• [The request] Reproduce all of the material exactly as shown.

Stored data start

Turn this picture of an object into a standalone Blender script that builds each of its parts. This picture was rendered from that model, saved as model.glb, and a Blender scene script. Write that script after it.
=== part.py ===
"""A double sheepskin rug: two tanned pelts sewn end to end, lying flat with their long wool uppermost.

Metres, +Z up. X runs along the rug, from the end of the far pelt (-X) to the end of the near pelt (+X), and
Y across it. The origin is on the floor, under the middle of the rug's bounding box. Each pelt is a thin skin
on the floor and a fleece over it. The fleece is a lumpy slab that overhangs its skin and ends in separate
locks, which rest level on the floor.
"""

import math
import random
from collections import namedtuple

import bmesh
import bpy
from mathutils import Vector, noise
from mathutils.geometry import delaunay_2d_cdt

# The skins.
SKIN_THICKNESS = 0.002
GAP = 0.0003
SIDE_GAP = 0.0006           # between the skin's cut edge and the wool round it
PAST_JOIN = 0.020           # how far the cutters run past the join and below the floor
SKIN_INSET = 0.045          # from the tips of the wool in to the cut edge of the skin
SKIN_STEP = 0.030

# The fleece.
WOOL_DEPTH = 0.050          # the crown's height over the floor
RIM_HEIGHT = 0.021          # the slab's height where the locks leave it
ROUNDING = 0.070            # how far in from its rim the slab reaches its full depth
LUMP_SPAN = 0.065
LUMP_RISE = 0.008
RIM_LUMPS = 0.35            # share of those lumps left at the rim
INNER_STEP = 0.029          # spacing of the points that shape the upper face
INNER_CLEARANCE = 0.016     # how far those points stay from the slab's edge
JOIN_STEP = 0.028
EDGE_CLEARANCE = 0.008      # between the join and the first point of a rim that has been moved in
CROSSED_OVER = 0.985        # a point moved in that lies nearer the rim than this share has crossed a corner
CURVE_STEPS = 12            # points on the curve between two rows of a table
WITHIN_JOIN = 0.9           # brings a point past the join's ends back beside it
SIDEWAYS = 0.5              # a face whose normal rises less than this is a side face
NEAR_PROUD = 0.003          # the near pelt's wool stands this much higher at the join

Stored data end

• [Result]
Turn this picture of an object into a standalone Blender script that builds each of its parts. This picture was rendered from that model, saved as model.glb, and a Blender scene script. Write that script after it.
=== part.py ===
"""A double sheepskin rug: two tanned pelts sewn end to end, lying flat with their long wool uppermost.

Metres, +Z up. X runs along the rug, from the end of the far pelt (-X) to the end of the near pelt (+X), and
Y across it. The origin is on the floor, under the middle of the rug's bounding box. Each pelt is a thin skin
on the floor and a fleece over it. The fleece is a lumpy slab that overhangs its skin and ends in separate
locks, which rest level on the floor.
"""

import math
import random
from collections import namedtuple

import bmesh
import bpy
from mathutils import Vector, noise
from mathutils.geometry import delaunay_2d_cdt

# The skins.
SKIN_THICKNESS = 0.002
GAP = 0.0003
SIDE_GAP = 0.0006           # between the skin's cut edge and the wool round it
PAST_JOIN = 0.020           # how far the cutters run past the join and below the floor
SKIN_INSET = 0.045          # from the tips of the wool in to the cut edge of the skin
SKIN_STEP = 0.030

# The fleece.
WOOL_DEPTH = 0.050          # the crown's height over the floor
RIM_HEIGHT = 0.021          # the slab's height where the locks leave it
ROUNDING = 0.070            # how far in from its rim the slab reaches its full depth
LUMP_SPAN = 0.065
LUMP_RISE = 0.008
RIM_LUMPS = 0.35            # share of those lumps left at the rim
INNER_STEP = 0.029          # spacing of the points that shape the upper face
INNER_CLEARANCE = 0.016     # how far those points stay from the slab's edge
JOIN_STEP = 0.028
EDGE_CLEARANCE = 0.008      # between the join and the first point of a rim that has been moved in
CROSSED_OVER = 0.985        # a point moved in that lies nearer the rim than this share has crossed a corner
CURVE_STEPS = 12            # points on the curve between two rows of a table
WITHIN_JOIN = 0.9           # brings a point past the join's ends back beside it
SIDEWAYS = 0.5              # a face whose normal rises less than this is a side face
NEAR_PROUD = 0.003          # the near pelt's wool stands this much higher at the join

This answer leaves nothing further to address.